▸ **Task to carry out**:
Repeat exactly, and only, the lines from the one that contains "base_housing();" through the one that contains "bpy.data.objects.remove(obj)", both ends included.
╔══
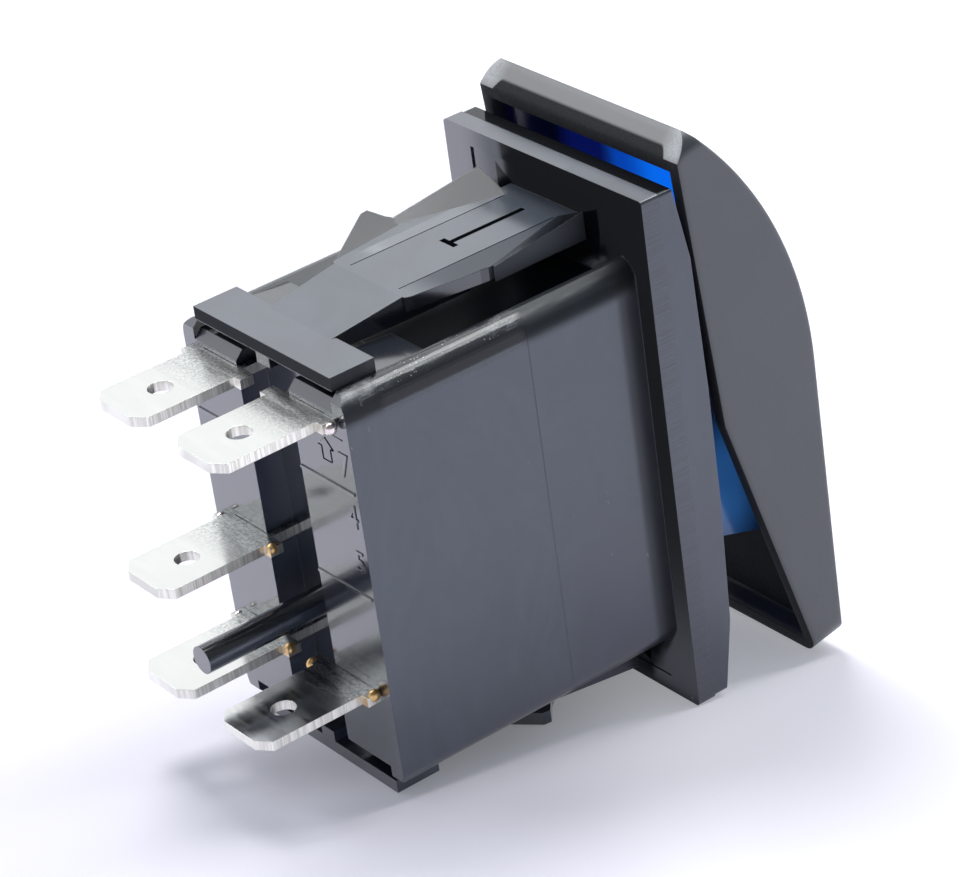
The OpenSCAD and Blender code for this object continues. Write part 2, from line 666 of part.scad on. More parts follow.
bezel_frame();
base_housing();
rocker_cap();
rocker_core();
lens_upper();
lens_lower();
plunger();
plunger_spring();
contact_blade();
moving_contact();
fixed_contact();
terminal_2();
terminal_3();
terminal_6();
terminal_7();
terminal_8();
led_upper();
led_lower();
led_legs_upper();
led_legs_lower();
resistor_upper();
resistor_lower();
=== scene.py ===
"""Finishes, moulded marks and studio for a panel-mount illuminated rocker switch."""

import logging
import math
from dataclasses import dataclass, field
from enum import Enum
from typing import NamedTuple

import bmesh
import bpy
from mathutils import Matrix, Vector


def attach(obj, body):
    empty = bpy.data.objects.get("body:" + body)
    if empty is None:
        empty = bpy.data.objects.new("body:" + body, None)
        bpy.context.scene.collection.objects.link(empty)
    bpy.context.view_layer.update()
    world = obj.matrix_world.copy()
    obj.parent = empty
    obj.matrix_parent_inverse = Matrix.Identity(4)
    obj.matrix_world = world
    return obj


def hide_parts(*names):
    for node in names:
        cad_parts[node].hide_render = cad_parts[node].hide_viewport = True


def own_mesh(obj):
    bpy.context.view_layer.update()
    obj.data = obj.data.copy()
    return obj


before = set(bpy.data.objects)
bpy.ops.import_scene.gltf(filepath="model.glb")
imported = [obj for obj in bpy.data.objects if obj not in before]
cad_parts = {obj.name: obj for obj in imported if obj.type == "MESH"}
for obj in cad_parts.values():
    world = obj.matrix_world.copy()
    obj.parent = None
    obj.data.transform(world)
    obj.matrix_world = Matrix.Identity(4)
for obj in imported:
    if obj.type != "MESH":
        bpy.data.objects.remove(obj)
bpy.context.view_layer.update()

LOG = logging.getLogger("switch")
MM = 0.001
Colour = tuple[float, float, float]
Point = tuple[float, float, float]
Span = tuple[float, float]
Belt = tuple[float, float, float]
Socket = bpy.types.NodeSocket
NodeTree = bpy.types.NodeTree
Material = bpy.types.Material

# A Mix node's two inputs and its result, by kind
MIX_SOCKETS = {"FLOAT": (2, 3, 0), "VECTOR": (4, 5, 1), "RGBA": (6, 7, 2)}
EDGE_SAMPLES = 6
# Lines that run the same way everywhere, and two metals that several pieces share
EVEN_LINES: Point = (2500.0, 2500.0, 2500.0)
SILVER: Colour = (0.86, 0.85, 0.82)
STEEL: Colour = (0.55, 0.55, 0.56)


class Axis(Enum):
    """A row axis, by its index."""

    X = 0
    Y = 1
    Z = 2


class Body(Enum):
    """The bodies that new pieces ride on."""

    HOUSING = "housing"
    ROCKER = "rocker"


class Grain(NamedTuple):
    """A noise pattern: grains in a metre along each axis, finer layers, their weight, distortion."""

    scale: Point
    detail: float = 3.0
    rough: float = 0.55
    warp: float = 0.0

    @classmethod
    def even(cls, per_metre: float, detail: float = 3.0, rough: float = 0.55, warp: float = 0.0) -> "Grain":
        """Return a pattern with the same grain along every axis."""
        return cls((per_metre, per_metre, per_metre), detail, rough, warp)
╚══
▸ **Problem solution**:
base_housing();
rocker_cap();
rocker_core();
lens_upper();
lens_lower();
plunger();
plunger_spring();
contact_blade();
moving_contact();
fixed_contact();
terminal_2();
terminal_3();
terminal_6();
terminal_7();
terminal_8();
led_upper();
led_lower();
led_legs_upper();
led_legs_lower();
resistor_upper();
resistor_lower();
=== scene.py ===
"""Finishes, moulded marks and studio for a panel-mount illuminated rocker switch."""

import logging
import math
from dataclasses import dataclass, field
from enum import Enum
from typing import NamedTuple

import bmesh
import bpy
from mathutils import Matrix, Vector


def attach(obj, body):
    empty = bpy.data.objects.get("body:" + body)
    if empty is None:
        empty = bpy.data.objects.new("body:" + body, None)
        bpy.context.scene.collection.objects.link(empty)
    bpy.context.view_layer.update()
    world = obj.matrix_world.copy()
    obj.parent = empty
    obj.matrix_parent_inverse = Matrix.Identity(4)
    obj.matrix_world = world
    return obj


def hide_parts(*names):
    for node in names:
        cad_parts[node].hide_render = cad_parts[node].hide_viewport = True


def own_mesh(obj):
    bpy.context.view_layer.update()
    obj.data = obj.data.copy()
    return obj


before = set(bpy.data.objects)
bpy.ops.import_scene.gltf(filepath="model.glb")
imported = [obj for obj in bpy.data.objects if obj not in before]
cad_parts = {obj.name: obj for obj in imported if obj.type == "MESH"}
for obj in cad_parts.values():
    world = obj.matrix_world.copy()
    obj.parent = None
    obj.data.transform(world)
    obj.matrix_world = Matrix.Identity(4)
for obj in imported:
    if obj.type != "MESH":
        bpy.data.objects.remove(obj)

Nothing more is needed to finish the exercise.